Cars Connect People: The Ride of My Life

I was 19 years old in the summer of 1967. This “Summer of Love” witnessed the Beatles joining Sergeant Pepper’s Band and marching off the touring circuit for good at the same time that 100,000 hippies descended on San Francisco. For me, it may have been ’67 but I was hell-bent on experiencing it like Route 66.

The ad read 1961 Corvette, Honduras Maroon with white cove, two tops, 283 with dual quads. A brief conversation revealed that it had been sold, but was again available because the previous buyer could not swing the bank loan. $1300 was a lot of money in 1967.

I parlayed my savings from selling paint at Sears and Roebuck, delivering dinners for Chicken Delight and selling my 1959 MGA. After subtracting the $440 for my junior year of college tuition, I had enough to buy the Corvette.

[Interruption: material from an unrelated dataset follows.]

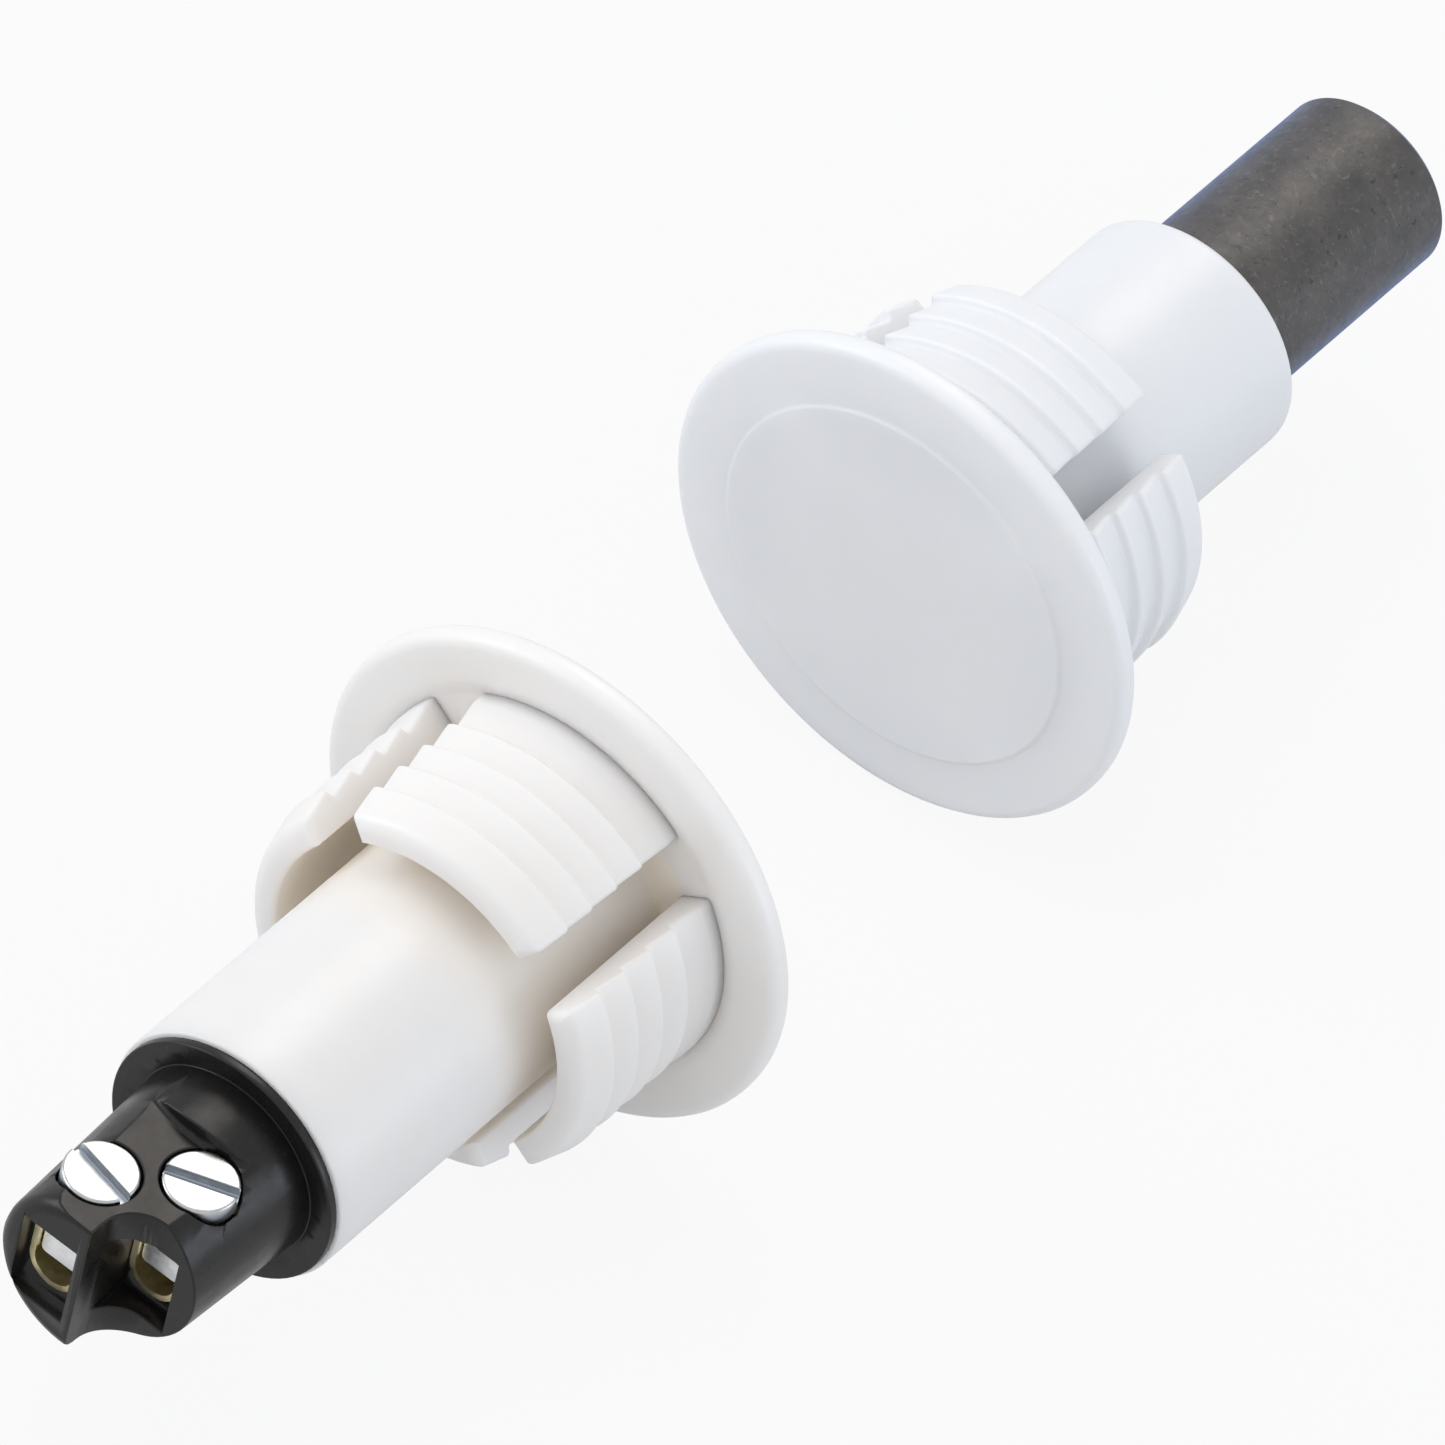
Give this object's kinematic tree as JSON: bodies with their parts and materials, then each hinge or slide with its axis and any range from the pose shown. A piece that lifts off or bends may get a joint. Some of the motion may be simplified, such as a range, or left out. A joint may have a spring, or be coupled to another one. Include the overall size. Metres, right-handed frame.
{
  "type": "recessed magnetic contact",
  "caption": "Recessed door contact set: flanged switch half with barbed wings and screw terminals, and a matching half that holds a rod magnet.",
  "frame": {"origin": "on the common axis, in the plane where the switch half's flange seats on the door frame", "axes": "+Y along the common axis from the switch half to the magnet half, +Z square to the flat that carries the terminal screws, +X across"},
  "size_m": [0.0254, 0.0936, 0.0254],
  "materials": {
    "white_plastic": "satin moulded",
    "black_plastic": "semi-gloss moulded",
    "brass": "drawn and pressed",
    "bright_steel": "bright nickel plated",
    "clear_glass": "clear drawn glass",
    "reed_alloy": "pressed nickel-iron",
    "natural_nylon": "natural moulded",
    "tinned_wire": "tinned",
    "wire_sleeve": "extruded",
    "solder": "flowed",
    "ferrite": "sintered and ground"
  },
  "bodies": {
    "housings": {"switch_shell": "white_plastic", "terminal_block": "black_plastic", "terminal_cage_left": "brass", "terminal_cage_right": "brass", "reed_glass": "clear_glass", "reed_blade_front": "reed_alloy", "reed_blade_rear": "reed_alloy", "reed_carrier": "natural_nylon", "return_wire": "tinned_wire", "return_sleeve": "wire_sleeve", "solder_joint_front": "solder", "solder_joint_left": "solder", "solder_joint_right": "solder", "magnet_shell": "white_plastic", "magnet_rod": "ferrite"},
    "clamp_left": {"clamp_plate_left": "bright_steel"},
    "screw_left": {"terminal_screw_left": "bright_steel"},
    "clamp_right": {"clamp_plate_right": "bright_steel"},
    "screw_right": {"terminal_screw_right": "bright_steel"}
  },
  "joints": [
    {"name": "clamp_left_travel", "type": "slide", "parent": "housings", "child": "clamp_left", "axis": [0, 0, 1], "range_m": [-0.00045, 0.00056]},
    {"name": "screw_left_turn", "type": "hinge", "parent": "clamp_left", "child": "screw_left", "pos_m": [-0.0017, -0.0302, 0.003], "axis": [0, 0, 1], "range_deg": [-361, 449]},
    {"name": "clamp_right_travel", "type": "slide", "parent": "housings", "child": "clamp_right", "axis": [0, 0, 1], "range_m": [-0.00045, 0.00056]},
    {"name": "screw_right_turn", "type": "hinge", "parent": "clamp_right", "child": "screw_right", "pos_m": [0.0017, -0.0274, 0.003], "axis": [0, 0, 1], "range_deg": [-361, 449]}
  ],
  "couplings": [
    {"joint": "screw_left_turn", "follows": "clamp_left_travel", "rad_per_m": 13963},
    {"joint": "screw_right_turn", "follows": "clamp_right_travel", "rad_per_m": 13963}
  ]
}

Foot to the floor, I drove straight into the heart of the summer of 1967. I entered an American Graffiti experience rich with Jersey Shore adventures and Main Street cruising across North Jersey and beyond.

Unthinkable for the youth of today, but in ‘67, summer nights witnessed young drivers across America in cars of every description cruise around the center of town. A hormone laced dance of cars, flirting glances and laughter played out against a backdrop of deep throated Detroit iron and the aroma of engines running rich on Sunoco high test. I loved it.

Photography by John Currens

Photography by John Currens

When I bought the Corvette, my father gave me a stitched clear acetate sleeve into which I could put my registration etc. I still keep my papers in it. Recently, for the first time in decades, I looked at it - closely. In the bright sunlight I saw two names otherwise lost to history except that they were faintly etched into the clear sleeve. I then recalled back in the late ‘60s when I met two cute teenage girls at, where else, a Dairy Queen. I didn’t have paper so I scratched their info onto the sleeve with good intent but, ultimately, never to be used. I hope, as they approach their 70 th birthdays, Julie and Cookie are doing well.

A lot of life happens in 50 years. “Time passes. Life’s milestones, challenges, adventures and events populate its passage. At times the minutes go slowly but always the years fly.

The early 70s saw me leave teaching and return to graduate school. A lasting memory finds me alone and cruising along Route 81 north of Binghamton, New York bound for Syracuse University. The Chevy small block smoothly rumbled at speed. Midnight approached. Wind swept through the open cockpit. The sky hung like rich black velvet populated with diamonds twinkling in a jeweler’s case. A full moon poured moody light upon the sleeping village below. Cruising at 70 mph, I climbed a high banking turn where the valley quickly fell away. For me that frozen moment in time captured a peace and sweet loneliness that connected with me in a way that freed me from ever again wondering why I so loved the open road.

Life, like a road, has rough spots. My father had two addictions, cars and smoking. I acquired one. The other killed him. By 1980 emphysema had robbed him of his ability to breath. His heart beat strong but his lungs were gone.

My father was hospitalized in his last days. Finally the doctor told me there was no more they could do. My father could go home. They would get an ambulance.

He would come home but there would be no ambulance. I fit the Corvette with an oxygen tank and we took our last ride together, his last ride...home, the three of father, my car and me.

Photography by John Currens

Photography by John Currens

1994 found my mother who had nurtured my appreciation for great books and love of history suffering from the mental ravages of Alzheimer’s disease.

Her affliction had reached the point where her recognition of me was fleeting. I learned a lot about Alzheimer’s during that time. One thing I learned was that memory does not deteriorate uniformly. I would wheel her out to the nursing home parking lot on sunny days and bring her by the familiar Corvette. I would open the passenger door and sit on the sill facing her in her wheelchair. Sitting there under blue skies old memories would flash across her face like short-lived sparks and disappear. My mother would smile.

As time passes I find that others with cars and stories gravitate to like souls.

In July of 2017 a local newspaper covered a celebratory driving event I held to mark the day in 1967 when I bought my Corvette. There were 40 cars and 50 or so friends. A few days later I received an email. It congratulated me on owning my car for so long and then continued to relate a memory. The writer recalled a favorite science teacher back in the late 1960’s with the same name as mine who had a Corvette the same color as mine. By any chance had I been that teacher?

Yes, Rocco, that was me. Rocco went on to relate that he had gone on to graduate from the same engineering school as I did and now, as he considered retirement, he restored classic GM muscle cars for a hobby and owned a 1965 Corvette.

Fifty years later, Rocco has returned as a participant in my adult school course on collectible automobiles.

Photography by John Currens

Photography by John Currens

It just confirmed what I have long known; a cared for and driven old car gives birth to fresh new stories with pleasing regularity.

I am blessed that these are the best days of my life. As I continue my journey into the next 50 years behind the wheel of my 1961 Corvette, my only certainty is that fresh memories await me.